A metaphor for a changing society

A mere interaction between people can be dull and boring. While watching a play like Party where characters hardly have movements on stage - walking from one corner of the room to the other to fetch liquor or playing chess while delivering the lines, expressions and minute activities play a crucial role.

 Creating a sense of thrill becomes difficult with words. Even excessive dialogues can get tedious for the audience but final-year students of National School of Drama did justice to the act by giving depth to each character. Even simple movements never led the energy of the play take a plunge at any moment.

Written in 1976 by Mahesh Elkunchwar, the play highlights aspirations, frustrations and rivalries as ideologies of the people living in a metropolis gradually undergoes a change between 19th and 20th century. It was the time when the nation was going through liberalisation, which not only impacted the social life of the people but changed the notion towards capitalism and feudalism.

At surface level, the play is about the buying and selling of artists and intellectuals in a society. Literacy at that time was a privilege. But at a deeper level, it is about the sense of failure that haunts the writer and how he prefers to compromise with his ideals. He condemns everyone around him yet he chooses to come to terms with what he has never believed in.

The doctor, a man of science, is placed in this play as an outsider who witnesses the breakdown of moral integrity helplessly. Amrit, who is not present in the play, is the talk of the gathering which includes Damyanti, daughter of a cabinet minister; Sona, Damyanti’s daughter, who has been cheated in love; Barve a well-known writer; Mohini, Barve’s wife and a disgruntled soul who left acting years ago to marry Barve; Bharat, a struggling writer; Agashe, a commercial theatre producer; Vrinda, Malvika and Narendra.

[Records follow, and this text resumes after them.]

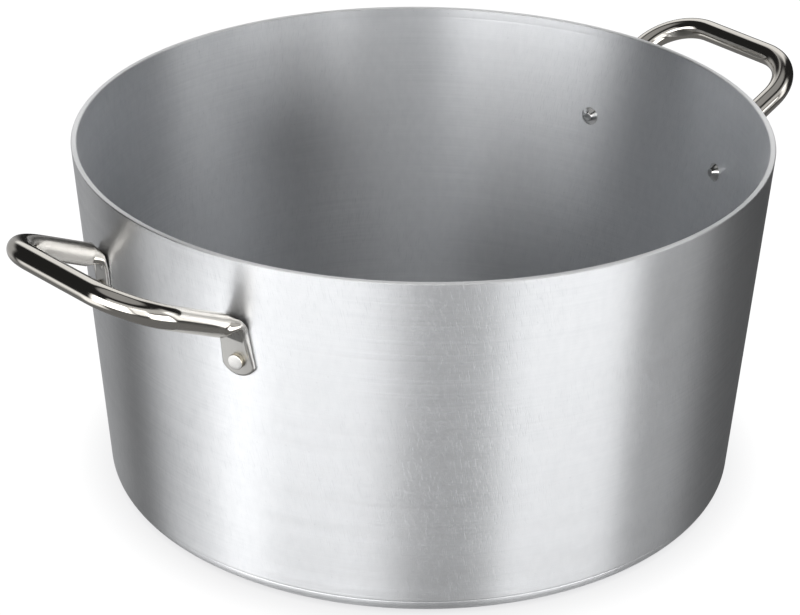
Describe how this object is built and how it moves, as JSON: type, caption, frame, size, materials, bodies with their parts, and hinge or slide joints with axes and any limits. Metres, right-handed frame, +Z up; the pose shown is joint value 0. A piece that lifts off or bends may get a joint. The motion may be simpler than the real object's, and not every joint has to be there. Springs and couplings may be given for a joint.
{
  "type": "brew kettle",
  "caption": "Deep open cooking and brewing pot: a slightly tapered spun shell with a flat base and bare rim, and a riveted U-shaped tube handle on each side.",
  "frame": {"origin": "middle of the flat resting face, on the pot's axis", "axes": "+Z up along the pot's axis, handles along +X and -X, -Y is the front"},
  "size_m": [0.483, 0.366, 0.19],
  "materials": {
    "body": "satin, brushed round the axis, fine turned lines",
    "handle": "polished stainless tube",
    "rivet": "bright, pressed heads"
  },
  "bodies": {
    "root": {"kettle_body": "body", "handle_left": "handle", "handle_right": "handle", "rivet_left_front": "rivet", "rivet_left_rear": "rivet", "rivet_right_front": "rivet", "rivet_right_rear": "rivet"}
  },
  "joints": []
}
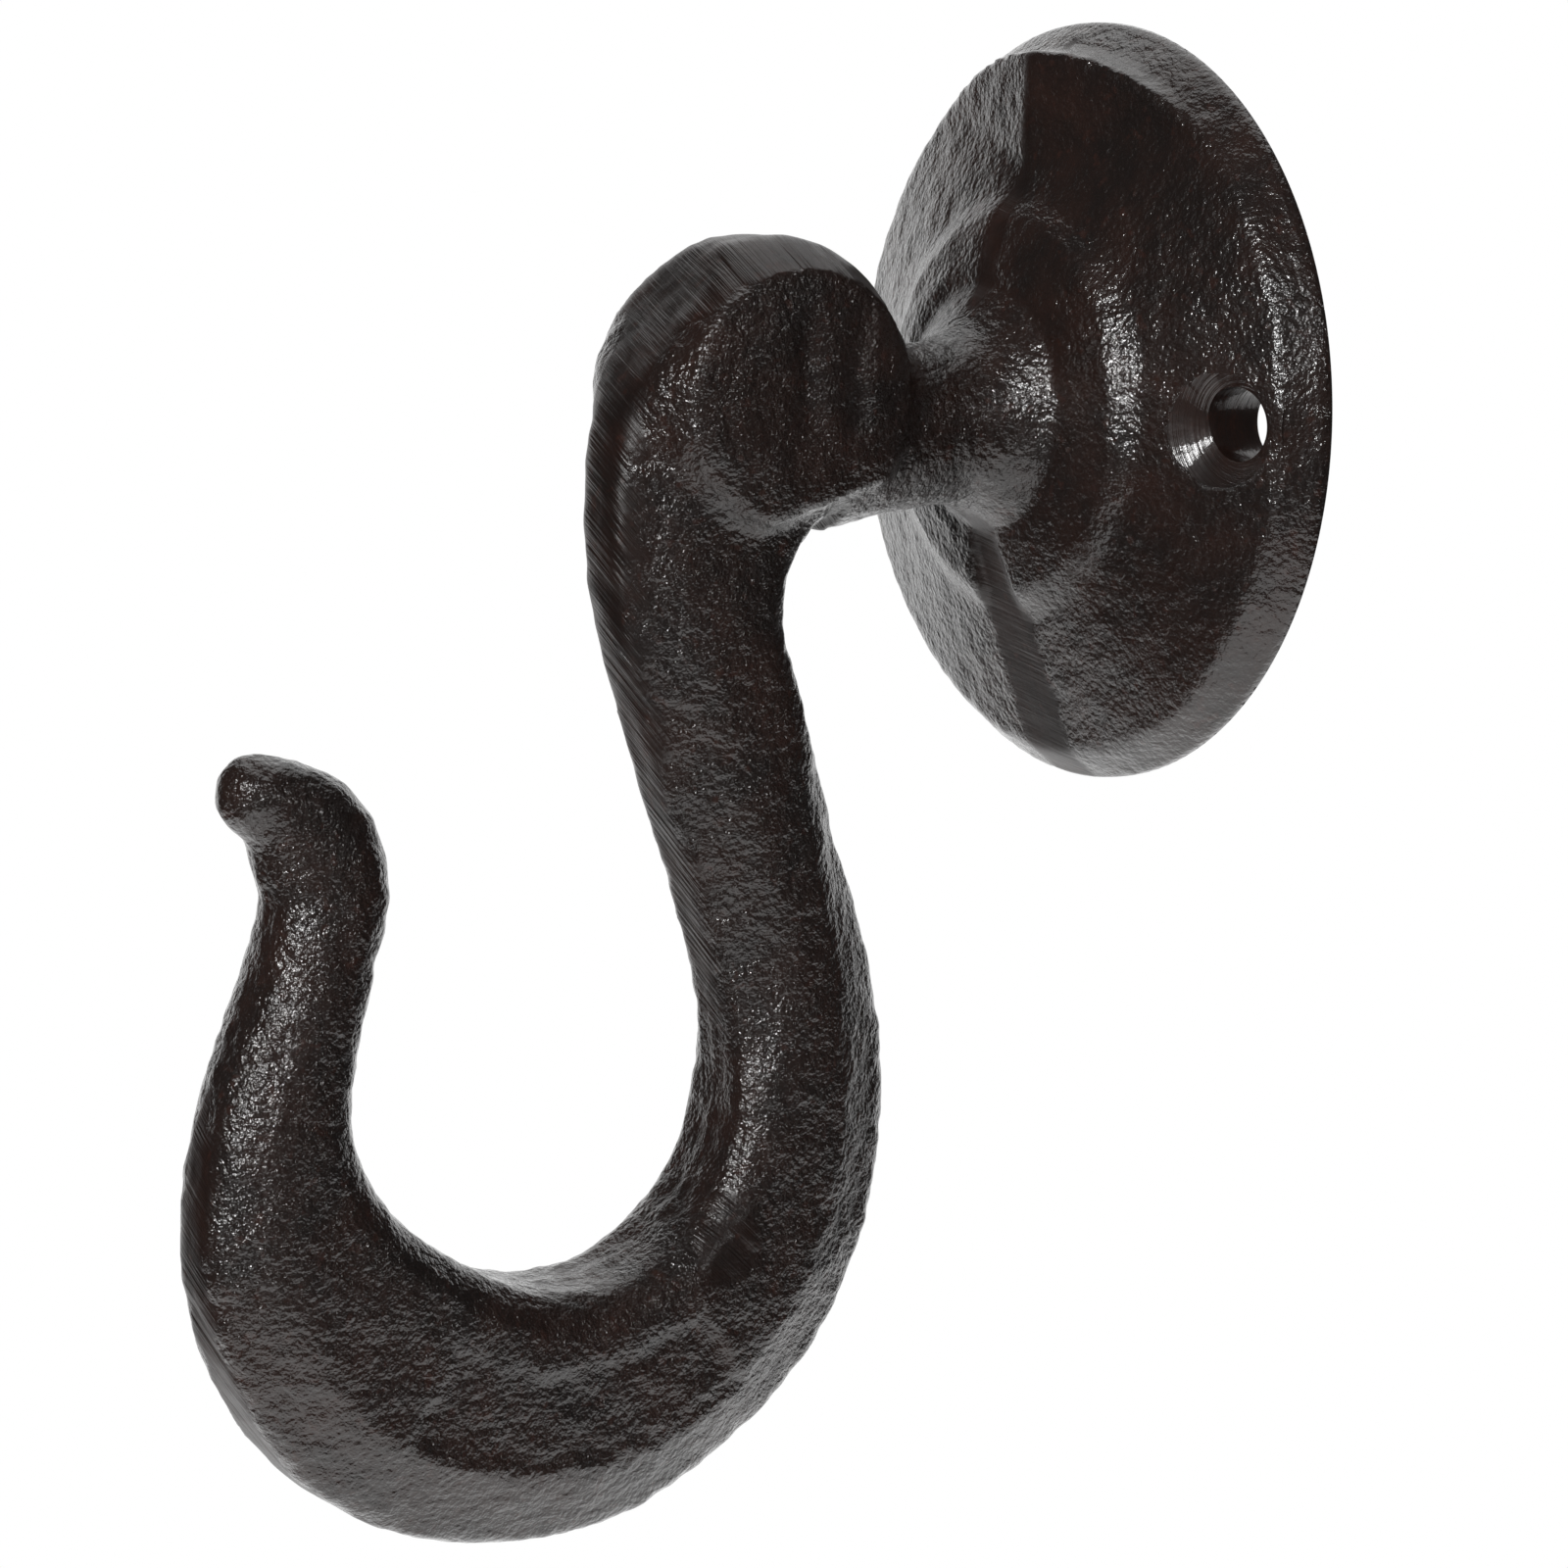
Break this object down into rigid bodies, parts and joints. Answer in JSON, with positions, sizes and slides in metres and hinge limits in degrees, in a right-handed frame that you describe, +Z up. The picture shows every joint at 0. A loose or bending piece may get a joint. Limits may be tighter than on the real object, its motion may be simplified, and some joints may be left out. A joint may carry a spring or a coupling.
{
  "type": "wall hook",
  "caption": "One-piece cast iron wall hook: a round screw-on plate, a short waisted stem and a J-shaped hook with a curled tip for hanging things.",
  "frame": {"origin": "centre of the flat back of the wall plate", "axes": "+Z up along the wall, +Y into the wall (the back of the plate lies on y = 0), the hook reaches towards -Y, +X along the line of the screw holes"},
  "size_m": [0.05, 0.0662, 0.0959],
  "materials": {
    "hook": "glossy dark brown-black paint over a rough sand-cast surface"
  },
  "bodies": {
    "root": {"hook": "hook"}
  },
  "joints": []
}
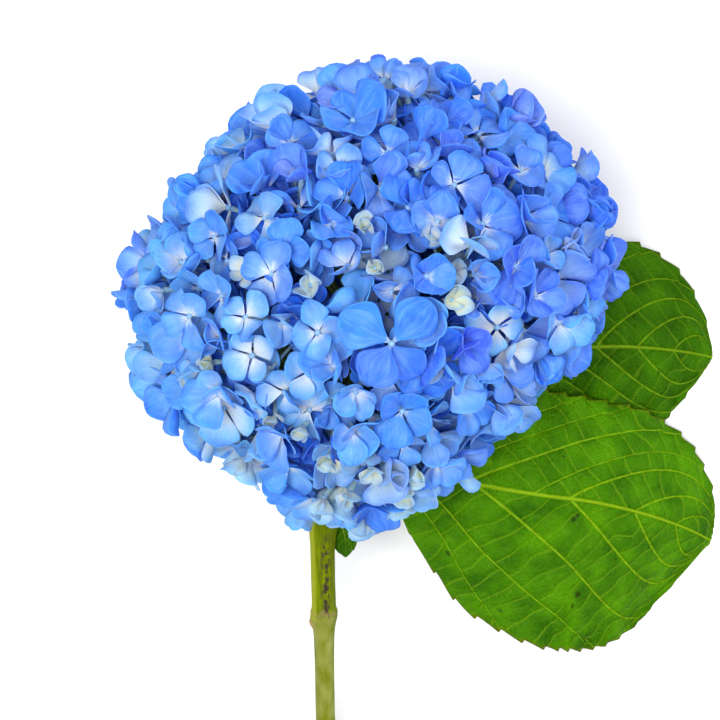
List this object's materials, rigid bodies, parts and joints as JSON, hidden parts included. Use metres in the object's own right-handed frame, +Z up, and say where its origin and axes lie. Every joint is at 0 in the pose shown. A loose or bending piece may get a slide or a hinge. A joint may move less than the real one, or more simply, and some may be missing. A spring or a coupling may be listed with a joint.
{
  "type": "cut hydrangea",
  "caption": "Cut mophead hydrangea lying on its side: a ball of blue four-sepalled florets on forked rays, a stem cut at a slant and three leaves.",
  "frame": {"origin": "middle of the outer box in plan, on the surface that the flower lies on", "axes": "+Y runs from the cut stem end towards the crown of the head, +Z is up from the surface, +X is towards the large leaves"},
  "size_m": [0.2162, 0.29, 0.1476],
  "materials": {
    "sepals": "soft satin petal, sky blue to violet blue with pale bases and fine radial veins",
    "ray": "pale green, smooth and matt",
    "stem": "yellow-green to olive, ribbed, satin, with brown lenticels",
    "leaf": "bright green, quilted between sunken veins, satin"
  },
  "bodies": {
    "root": {"stem": "stem", "leaf_large": "leaf", "leaf_rear": "leaf", "leaf_small": "leaf", "ray_1": "ray", "ray_2": "ray", "ray_3": "ray", "ray_4": "ray", "ray_5": "ray", "ray_6": "ray", "ray_7": "ray", "floret_cluster_01": "sepals", "floret_cluster_02": "sepals", "floret_cluster_03": "sepals", "floret_cluster_04": "sepals", "floret_cluster_05": "sepals", "floret_cluster_06": "sepals", "floret_cluster_07": "sepals", "floret_cluster_08": "sepals", "floret_cluster_09": "sepals", "floret_cluster_10": "sepals", "floret_cluster_11": "sepals", "floret_cluster_12": "sepals", "floret_cluster_13": "sepals", "floret_cluster_14": "sepals", "floret_cluster_15": "sepals", "floret_cluster_16": "sepals", "floret_cluster_17": "sepals", "floret_cluster_18": "sepals", "floret_cluster_19": "sepals", "floret_cluster_20": "sepals", "floret_cluster_21": "sepals", "floret_cluster_22": "sepals", "floret_cluster_23": "sepals", "floret_cluster_24": "sepals", "floret_cluster_25": "sepals", "floret_cluster_26": "sepals", "floret_cluster_27": "sepals", "floret_cluster_28": "sepals", "floret_cluster_29": "sepals", "floret_cluster_30": "sepals", "floret_cluster_31": "sepals", "floret_cluster_32": "sepals", "floret_cluster_33": "sepals", "floret_cluster_34": "sepals", "floret_cluster_35": "sepals", "floret_cluster_36": "sepals", "floret_cluster_37": "sepals", "floret_cluster_38": "sepals", "floret_cluster_39": "sepals", "floret_cluster_40": "sepals", "floret_cluster_41": "sepals", "floret_cluster_42": "sepals", "floret_cluster_43": "sepals", "floret_cluster_44": "sepals", "floret_cluster_45": "sepals", "floret_cluster_46": "sepals", "floret_cluster_47": "sepals", "floret_cluster_48": "sepals"}
  },
  "joints": []
}
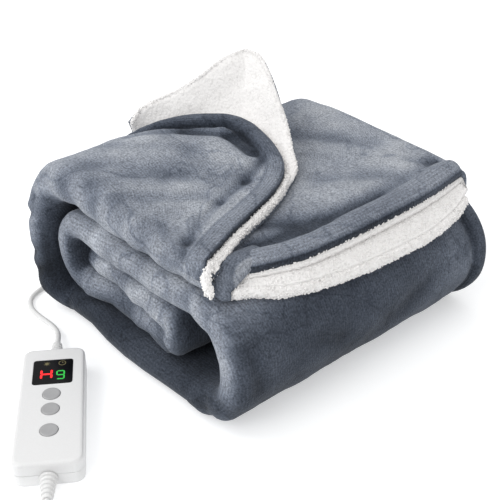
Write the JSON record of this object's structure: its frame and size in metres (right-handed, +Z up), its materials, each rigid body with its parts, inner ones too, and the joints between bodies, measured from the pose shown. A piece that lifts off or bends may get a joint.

Together, they meet at a party thrown by Damyanti. As Amrit, who once used to be part of such gathering and has settled in a tribal region to help those exploited marginalised people, continues to be the subject of discussion among all the characters. His action is like a thorn in the flesh for the rest of the cultured society. Everyone calls him stupid and immature and when he is killed during his fight for the rights of the marginalised, there is only a ripple of regret in the air. Sooner, for each of the characters, life is back to square one, where there is once again ambition, greed and treachery.